Can you remember what it felt like to feel the metal back of your Ipod with your hand for the first time? Or perhaps to look at your reflection in a CD for the first time? Or maybe to get lost in the grooves of vinyl for the first time? Many of these personal experiences connected to our everyday technology we have either dismissed or take for granted, but a new online project aims to focus on precisely these in the hope of enhancing our collective understanding of how recording and broadcasting technologies affect people’s relationship with music. Right now, they’re looking for our contributions.
The Listening Experience Database (LED) is a joint project between the Open University and the Royal College of Music, aiming to build an ongoing database of records of the ‘listening experience’. And yes, the open call for ‘experiences’ is as wide-ranging as it sounds: every kind, from any era- provided these are authentic, open and honest records written without an eye for posterity.
What I think makes this particularly interesting from the point of view of us recordists is that in addition to musicians and radio listeners, the LED website specifically also invites to participate ‘people who encounter music in a more incidental way – perhaps travellers or passers-by in the street or the park’. I quite like this approach, at least in principle inclusive of field recordings and open air settings, and I feel in it may lie the potential to make this project something both intriguing and of value, taking us out of the confines of the concert hall and into the wider spaces of human psyche.
From the project website: “We are looking for essentially private and personal experiences of listening to music, rather than professional music criticism or reviews of performances or recordings. (…) We want to document reactions and opinions across this spectrum, and from whatever period and cultural context they come. The kinds of sources we will be looking at include diaries, memoirs, letters and oral history. (…) The database (…) will enhance our understanding of how recording and broadcasting technologies have affected people’s relationship with music, and offer a new range of evidence of how music is studied and learned. It will also sharpen our insight into the settings and ways in which music has been performed.”
The samples so far logged in the online database are as varied as one would expect, and range widely from the private letters of Benjamin Britten (recounting a particularly poor concert experience: “we had Clara Butterworth who was a dreadfull (sic) Soprano, she swallowed all her words and you could not hear one of them”) to excited anonymous facebook entries (“lucky enough to experience The Killers twice on this tour but Wembley smashed Liverpool, well worth the journey down south. Amazing!!”)
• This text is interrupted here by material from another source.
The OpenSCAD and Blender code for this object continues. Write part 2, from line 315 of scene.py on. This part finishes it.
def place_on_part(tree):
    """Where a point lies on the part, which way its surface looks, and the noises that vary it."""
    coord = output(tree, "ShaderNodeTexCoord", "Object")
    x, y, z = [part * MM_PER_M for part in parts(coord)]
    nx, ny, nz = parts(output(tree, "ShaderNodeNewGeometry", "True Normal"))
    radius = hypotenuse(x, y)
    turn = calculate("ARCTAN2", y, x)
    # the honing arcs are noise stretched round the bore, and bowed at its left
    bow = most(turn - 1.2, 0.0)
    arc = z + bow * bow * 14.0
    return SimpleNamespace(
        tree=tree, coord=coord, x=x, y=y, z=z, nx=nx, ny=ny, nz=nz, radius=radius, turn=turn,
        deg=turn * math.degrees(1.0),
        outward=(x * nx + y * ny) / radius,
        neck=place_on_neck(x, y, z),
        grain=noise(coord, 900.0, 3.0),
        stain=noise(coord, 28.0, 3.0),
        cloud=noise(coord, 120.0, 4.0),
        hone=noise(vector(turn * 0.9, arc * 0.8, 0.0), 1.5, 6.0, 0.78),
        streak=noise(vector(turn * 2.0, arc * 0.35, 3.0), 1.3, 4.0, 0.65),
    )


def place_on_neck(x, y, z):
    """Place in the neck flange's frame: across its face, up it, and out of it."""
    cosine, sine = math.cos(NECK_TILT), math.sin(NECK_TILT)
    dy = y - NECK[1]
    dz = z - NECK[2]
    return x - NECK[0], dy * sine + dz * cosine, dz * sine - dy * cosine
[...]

As these examples show, the LED database is looking for accounts that were not written with the intention of influencing public opinions and ideas about music: formal reviews or other forms of published criticism need not apply. Especially welcome are contributions from private family papers that the general public would not otherwise be aware of. So, if you have in your attic any musty letters from great-auntie Kate about the first time she listened to the radio or a gramophone recording, they may have found their home (at the moment the project is on a 3-year trial basis during which time entries are only accepted in English, but the organisers hope to be able to expand this to other languages in the near future.)
Not unsurprisingly, the overall effect of browsing through these entries online is exactly like to peeking through a stranger’s diary: you feel that you shouldn’t, but somehow you can’t stop. In the meantime, your imagination is firing in all directions.
Whether this experiment will work and produce some quantifiable results in the long term is anyone’s guess, as so much will depend on the amount, range and quality of the submissions provided by us, the general public. So far, the seeds are sown for an intriguing, searchable archive of human experience that offers much in the way of inspiration for creative storytelling at the very least.